[Records that describe objects]
==============================

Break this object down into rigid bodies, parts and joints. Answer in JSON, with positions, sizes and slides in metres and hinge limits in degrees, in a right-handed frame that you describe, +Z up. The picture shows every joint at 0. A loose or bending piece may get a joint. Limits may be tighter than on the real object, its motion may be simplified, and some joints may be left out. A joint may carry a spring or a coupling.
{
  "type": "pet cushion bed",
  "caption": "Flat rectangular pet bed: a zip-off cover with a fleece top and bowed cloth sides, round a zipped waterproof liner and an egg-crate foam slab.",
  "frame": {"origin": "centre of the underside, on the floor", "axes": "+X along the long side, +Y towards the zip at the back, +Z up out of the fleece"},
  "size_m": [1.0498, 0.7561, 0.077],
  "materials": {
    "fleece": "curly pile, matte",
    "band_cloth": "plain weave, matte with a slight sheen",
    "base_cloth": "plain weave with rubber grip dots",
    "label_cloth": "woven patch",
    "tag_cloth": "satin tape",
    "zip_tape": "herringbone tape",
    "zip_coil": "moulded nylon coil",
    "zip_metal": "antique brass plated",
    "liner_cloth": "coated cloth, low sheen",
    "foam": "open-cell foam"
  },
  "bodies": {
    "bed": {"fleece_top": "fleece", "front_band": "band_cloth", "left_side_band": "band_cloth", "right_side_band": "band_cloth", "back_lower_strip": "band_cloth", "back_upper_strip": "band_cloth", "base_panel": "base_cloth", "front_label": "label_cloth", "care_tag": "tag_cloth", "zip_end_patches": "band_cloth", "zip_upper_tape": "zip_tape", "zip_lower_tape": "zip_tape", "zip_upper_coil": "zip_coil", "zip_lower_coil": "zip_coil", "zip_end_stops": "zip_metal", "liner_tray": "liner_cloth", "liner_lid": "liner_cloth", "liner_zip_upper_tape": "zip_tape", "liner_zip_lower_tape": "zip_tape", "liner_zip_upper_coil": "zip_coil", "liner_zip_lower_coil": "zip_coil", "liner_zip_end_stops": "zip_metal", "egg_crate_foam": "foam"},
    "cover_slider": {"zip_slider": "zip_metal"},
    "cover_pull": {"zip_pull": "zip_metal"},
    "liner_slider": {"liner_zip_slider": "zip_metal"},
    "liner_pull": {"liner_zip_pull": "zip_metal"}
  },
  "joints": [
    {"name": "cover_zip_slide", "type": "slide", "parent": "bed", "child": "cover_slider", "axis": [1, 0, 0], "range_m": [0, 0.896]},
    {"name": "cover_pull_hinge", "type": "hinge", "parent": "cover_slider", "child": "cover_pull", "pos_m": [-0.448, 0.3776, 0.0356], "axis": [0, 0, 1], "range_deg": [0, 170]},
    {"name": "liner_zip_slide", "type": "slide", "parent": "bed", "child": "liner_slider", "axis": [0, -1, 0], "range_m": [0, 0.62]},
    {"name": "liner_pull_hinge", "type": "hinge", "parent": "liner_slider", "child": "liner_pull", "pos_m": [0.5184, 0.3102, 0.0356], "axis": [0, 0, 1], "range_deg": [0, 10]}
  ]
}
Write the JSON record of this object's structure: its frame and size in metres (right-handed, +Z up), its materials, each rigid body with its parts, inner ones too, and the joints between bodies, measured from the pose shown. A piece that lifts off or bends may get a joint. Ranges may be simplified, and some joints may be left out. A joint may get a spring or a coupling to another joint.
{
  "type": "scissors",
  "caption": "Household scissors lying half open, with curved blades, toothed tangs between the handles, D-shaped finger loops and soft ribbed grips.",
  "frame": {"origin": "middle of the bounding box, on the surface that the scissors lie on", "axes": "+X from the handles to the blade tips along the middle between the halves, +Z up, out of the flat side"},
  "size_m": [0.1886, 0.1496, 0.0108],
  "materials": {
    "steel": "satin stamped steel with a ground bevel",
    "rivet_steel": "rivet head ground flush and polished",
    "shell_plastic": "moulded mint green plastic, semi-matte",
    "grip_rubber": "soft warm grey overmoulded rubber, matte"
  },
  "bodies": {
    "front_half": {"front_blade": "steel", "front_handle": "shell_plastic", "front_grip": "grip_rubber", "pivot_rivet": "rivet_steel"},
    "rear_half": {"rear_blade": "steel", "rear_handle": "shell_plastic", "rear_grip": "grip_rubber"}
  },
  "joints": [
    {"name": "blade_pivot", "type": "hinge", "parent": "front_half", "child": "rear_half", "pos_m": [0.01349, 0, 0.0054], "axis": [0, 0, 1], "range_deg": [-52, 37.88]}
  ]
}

==============================

Search the entries for the word "bodies", then list each line that holds it.

Break this object down into rigid bodies, parts and joints. Answer in JSON, with positions, sizes and slides in metres and hinge limits in degrees, in a right-handed frame that you describe, +Z up. The picture shows every joint at 0. A loose or bending piece may get a joint. Limits may be tighter than on the real object, its motion may be simplified, and some joints may be left out. A joint may carry a spring or a coupling.
  "bodies": {
Write the JSON record of this object's structure: its frame and size in metres (right-handed, +Z up), its materials, each rigid body with its parts, inner ones too, and the joints between bodies, measured from the pose shown. A piece that lifts off or bends may get a joint. Ranges may be simplified, and some joints may be left out. A joint may get a spring or a coupling to another joint.
  "bodies": {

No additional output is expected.